Hi all!
I have a problem with defining pseudogenes in bacteria genome. I defined pseudogene as an another copy of gene in genome.
Because my genome is bacteria I don't have any introns, so every same annotation for one gene will be an extra copy - pseudogene. I have 2000 unique genes and 454 repeated at least once. Going this way I found around 1000 pseudogenes. In comparison to other related species this amount is huge - that's why I am suspicious about my results.
So my questions are:
*Which one of defined pseudogenes represent gene and have functionality? How can I find them?

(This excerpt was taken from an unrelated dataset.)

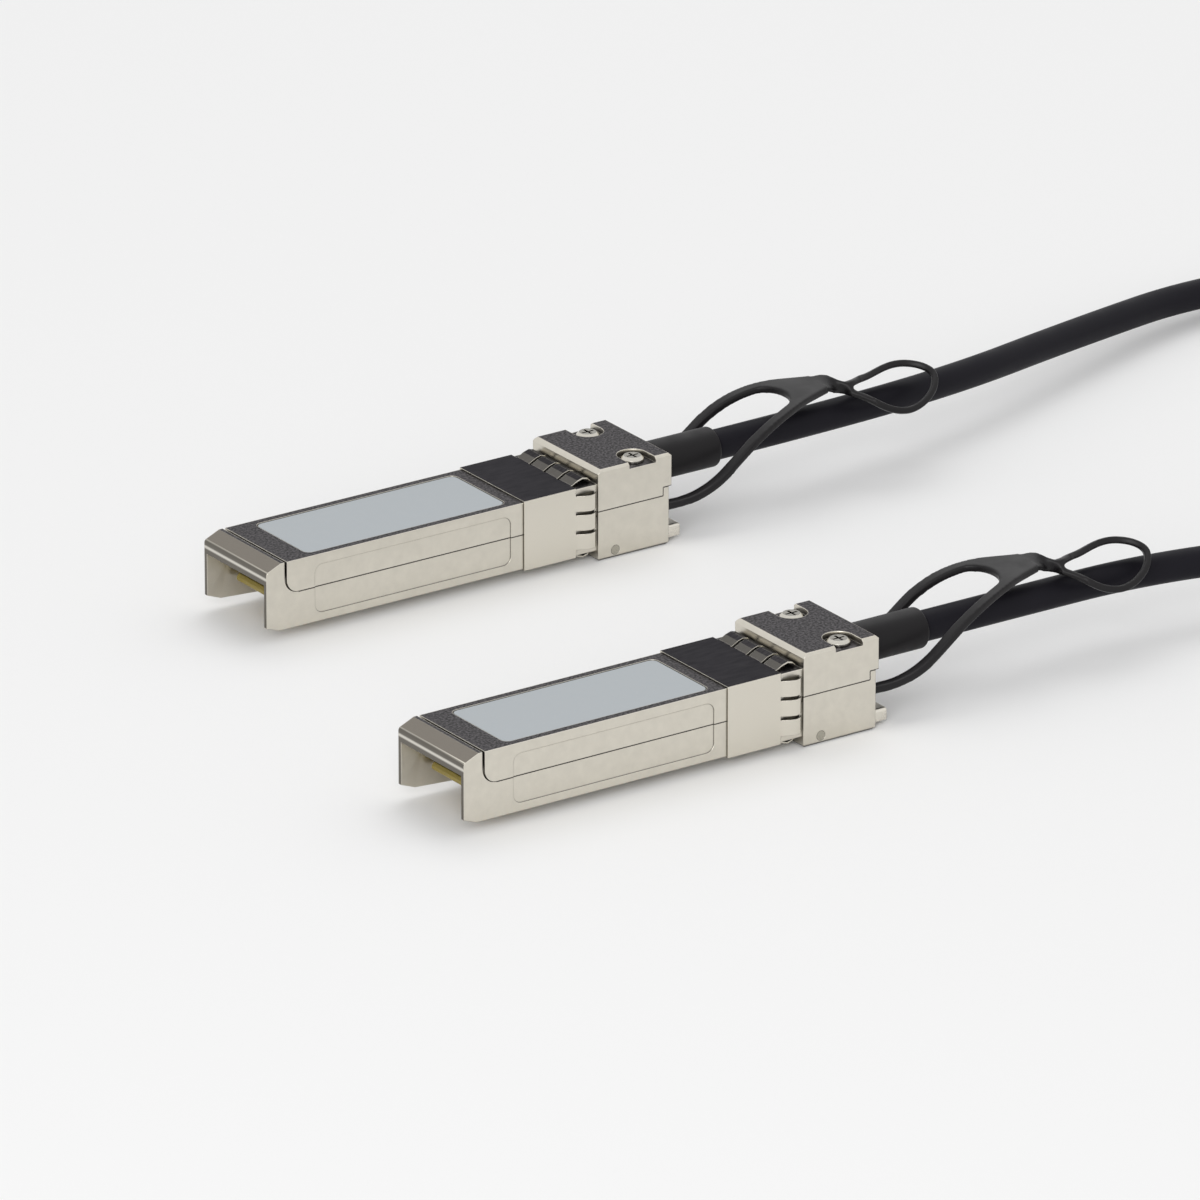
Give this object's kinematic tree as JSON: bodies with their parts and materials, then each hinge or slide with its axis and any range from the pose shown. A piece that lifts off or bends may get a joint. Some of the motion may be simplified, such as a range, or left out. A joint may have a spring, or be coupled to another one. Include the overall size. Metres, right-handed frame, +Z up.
{
  "type": "direct attach copper cable",
  "caption": "Passive twinax cable with a latching small form-factor plug on each end; each plug has a strap whose pull rocks its latch boss in.",
  "frame": {"origin": "under the middle of the two plugs with their straps, on the surface that their rear blocks stand on", "axes": "+X from the plugs' mating ends towards the cable, +Y from plug b to plug a, +Z up"},
  "size_m": [0.2277, 0.1025, 0.0135],
  "materials": {
    "die_cast_shell": "nickel-plated zinc die casting, satin",
    "foil_label": "silver-grey polyester foil, bare",
    "gasket_sheet": "nickel-plated spring sheet",
    "circuit_card": "glass-epoxy card, olive edge",
    "gold_contacts": "gold plating",
    "chip_epoxy": "moulded epoxy",
    "lead_jacket": "foil-wrapped twinax pair",
    "hot_melt": "low-pressure moulding",
    "ferrule_metal": "crimped ring",
    "boot_plastic": "moulded PVC, matt black",
    "screw_steel": "nickel-plated screw",
    "latch_metal": "die cast, nickel-plated",
    "pin_steel": "ground steel pin",
    "slider_metal": "die cast, nickel-plated",
    "spring_steel": "spring leaf",
    "strap_plastic": "moulded TPU, black",
    "cable_jacket": "PVC jacket, near black"
  },
  "bodies": {
    "cable_and_plugs": {"lower_shell_a": "die_cast_shell", "upper_shell_a": "die_cast_shell", "label_a": "foil_label", "emi_gasket_a": "gasket_sheet", "paddle_card_a": "circuit_card", "card_contacts_a": "gold_contacts", "memory_chip_a": "chip_epoxy", "twinax_leads_a": "lead_jacket", "lead_moulding_a": "hot_melt", "crimp_ferrule_a": "ferrule_metal", "cable_boot_a": "boot_plastic", "cover_screws_a": "screw_steel", "pivot_pin_a": "pin_steel", "return_spring_a": "spring_steel", "lower_shell_b": "die_cast_shell", "upper_shell_b": "die_cast_shell", "label_b": "foil_label", "emi_gasket_b": "gasket_sheet", "paddle_card_b": "circuit_card", "card_contacts_b": "gold_contacts", "memory_chip_b": "chip_epoxy", "twinax_leads_b": "lead_jacket", "lead_moulding_b": "hot_melt", "crimp_ferrule_b": "ferrule_metal", "cable_boot_b": "boot_plastic", "cover_screws_b": "screw_steel", "pivot_pin_b": "pin_steel", "return_spring_b": "spring_steel", "cable": "cable_jacket"},
    "release_a": {"pull_slider_a": "slider_metal", "pull_strap_a": "strap_plastic"},
    "latch_a": {"latch_lever_a": "latch_metal"},
    "release_b": {"pull_slider_b": "slider_metal", "pull_strap_b": "strap_plastic"},
    "latch_b": {"latch_lever_b": "latch_metal"}
  },
  "joints": [
    {"name": "pull_a", "type": "slide", "parent": "cable_and_plugs", "child": "release_a", "axis": [1, 0, 0], "range_m": [0, 0.002], "stiffness_N_per_m": 200, "deforming": ["return_spring_a"]},
    {"name": "latch_rock_a", "type": "hinge", "parent": "cable_and_plugs", "child": "latch_a", "pos_m": [0.0059, 0.031, 0.001], "axis": [0, 1, 0], "range_deg": [0, 6]},
    {"name": "pull_b", "type": "slide", "parent": "cable_and_plugs", "child": "release_b", "axis": [1, 0, 0], "range_m": [0, 0.002], "stiffness_N_per_m": 200, "deforming": ["return_spring_b"]},
    {"name": "latch_rock_b", "type": "hinge", "parent": "cable_and_plugs", "child": "latch_b", "pos_m": [-0.0078, -0.031, 0.001], "axis": [0, 1, 0], "range_deg": [0, 6]}
  ],
  "couplings": [
    {"joint": "latch_rock_a", "follows": "pull_a", "rad_per_m": 52},
    {"joint": "latch_rock_b", "follows": "pull_b", "rad_per_m": 52}
  ]
}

*This may be a stupid question but: Is it possible to have two same annotated genes divided by nucleotides in bacteria genome (one next to another with break)? If yes, is it one gene or gene and its pseudogene? Example below:
gene A_1-AGTCTATGTA-gene A_2
Many thanks for any suggestion.
Best, Agata
I would disagree with your definition of a pseudogene. I think a pseudogene is when one is duplicated and also deactivated through mutation. It may be lost in some future generation, or conserved for structural reasons, but it should not generate proteins. Generating a protein would promote it to a full gene. So look for deleted start codons, damaged regulatory elements, and evolutionary conservation.
Otherwise, you're looking at duplications that may well be functional. Perhaps that bacteria wants to have doubled expression of that protein, so it has two copies run in succession. It's not a pseudogene at all.
IMO any ORF that is never transcribed to mRNA can be described as a pseudogene. It doesn't have to exist as multiple copies or anything..
So, when I have one gene that occur 10 times in genome in different contigs - it can be all functional genes?
Absolutely.
Yes, but if real, I would guess it is a transposase or something similar. Did you try to annotate the duplicated genes?
yes, I annotated by prokka.
Is this a genome that you have assembled yourself? Could these be assembly artifacts?
I don't think this is an assembly artefacts.For de novo assmebly I used SPADes and for artifacts removal - blastn and specific genus nt database to select contigs of interest.
Is the genome a closed single circle? If not then your don't have a complete genome/assembly. It is still a subject for further refinement.